= IReview =

Cancelled service by Apple Computer

iReview was a service offered by Apple Computer (now Apple Inc.) dedicated to reviews of Internet content. During the 2000 Macworld Conference in San Francisco, Apple CEO Steve Jobs introduced this service along with iTools, which was the free predecessor to Apple's current iCloud subscription service.

iReview was part of a reaction to the commercial success of the iMac that resulted in thousands of new computer owners suddenly having access to the Internet. The main purpose of the service was to give new users a place for detailed reviews on websites on the World Wide Web. iReview was integrated into the Apple website as part of the new "tabbed" layout, with a dedicated tab alongside iCards, iTools, the online store, QuickTime, and online support.
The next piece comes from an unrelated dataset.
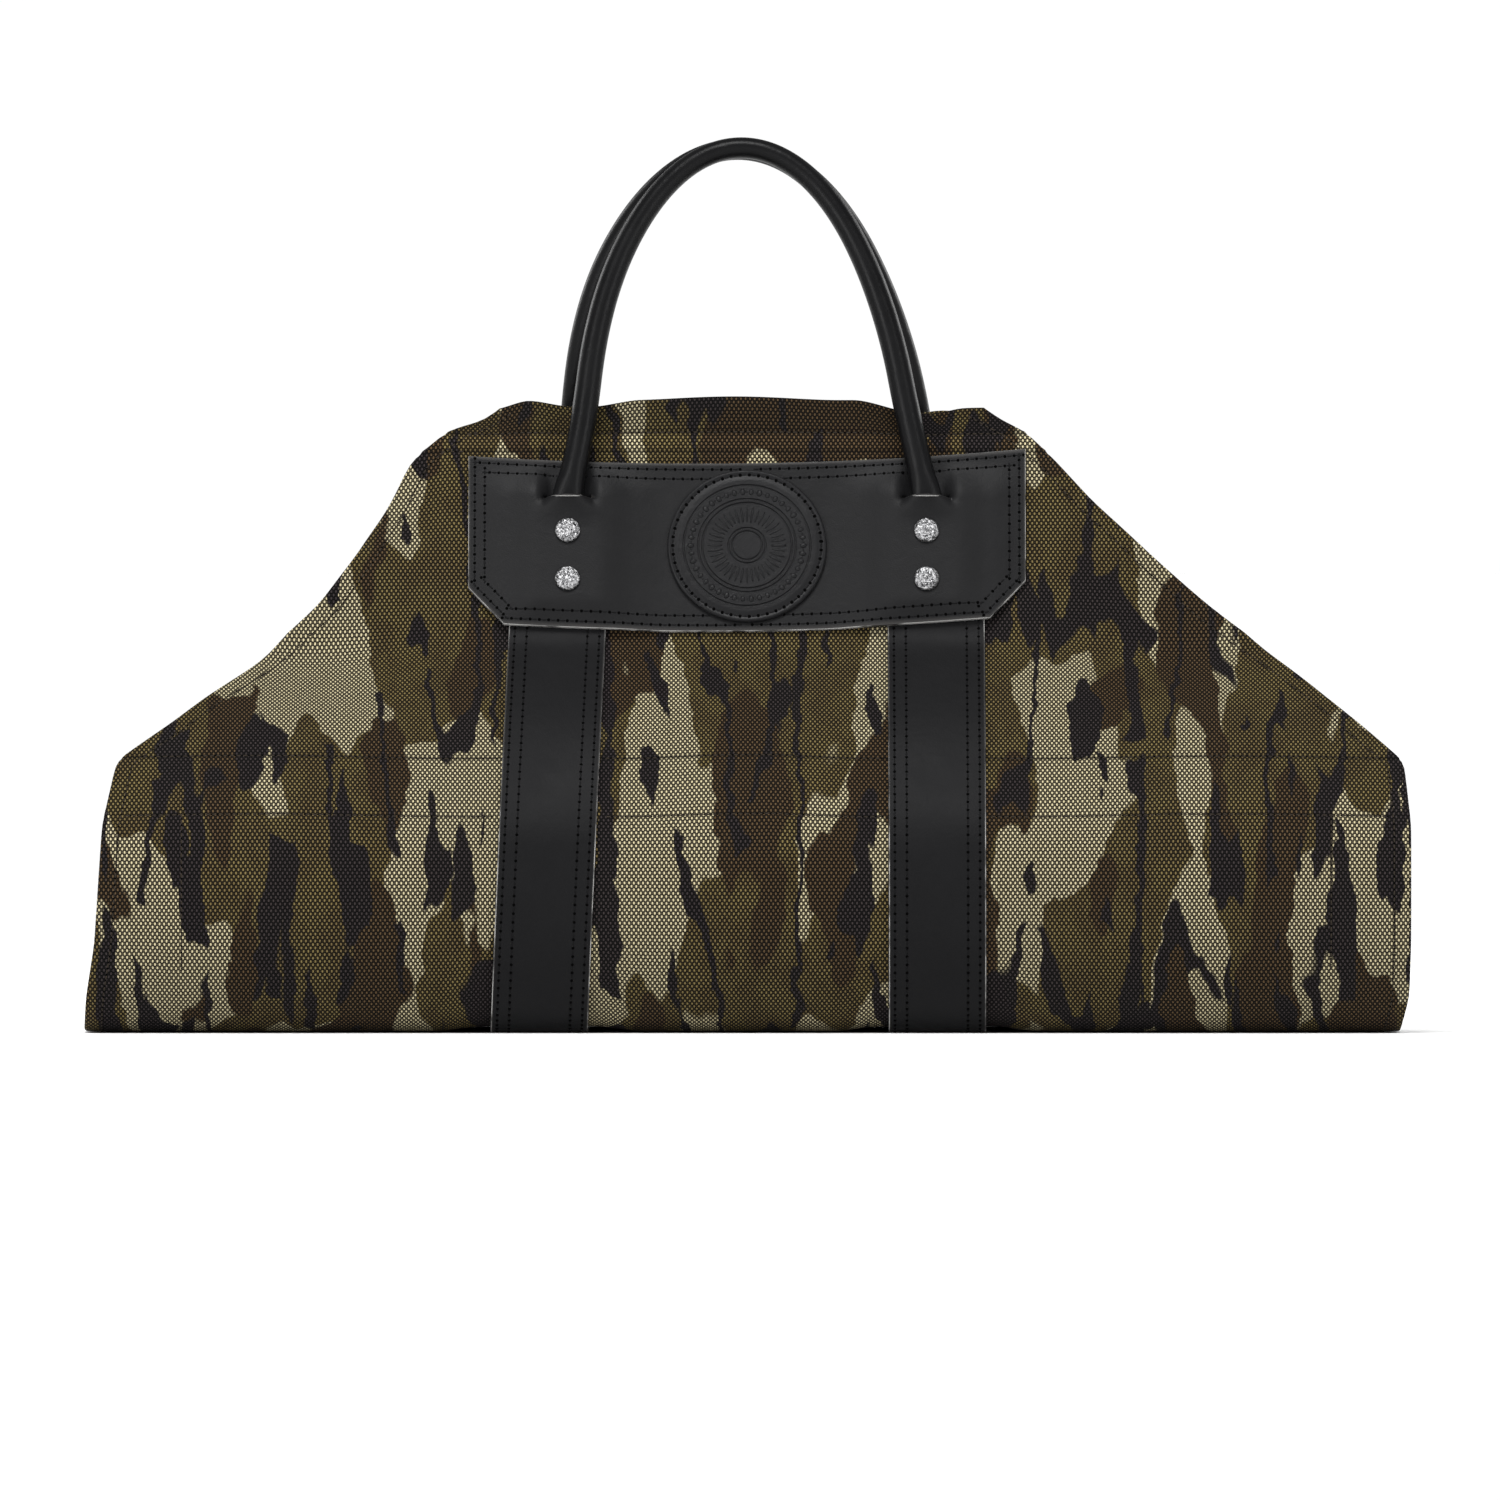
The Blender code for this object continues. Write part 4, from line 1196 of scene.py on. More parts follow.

Once a visitor clicked on the iReview tab, they could choose from one of 15 categories of websites for specific reviews on subjects that may be of interest. Each initial review was published by Apple employees, who gave their input on the site along with a detailed review and an overall rating. Visitors to iReview were also able to review and rate the sites themselves as well. Users could organize the viewing of reviews by ratings or by simple searches.

==Cancellation==
In February 2001, Apple cancelled the iReview service. Its failure to generate traffic is generally attributed to a lack of awareness of the service by most web users, a lack of perceived openness of the system, and the idea that most people would typically not spend time reading others' opinions of websites when they could quickly generate their own opinions by visiting the sites themselves.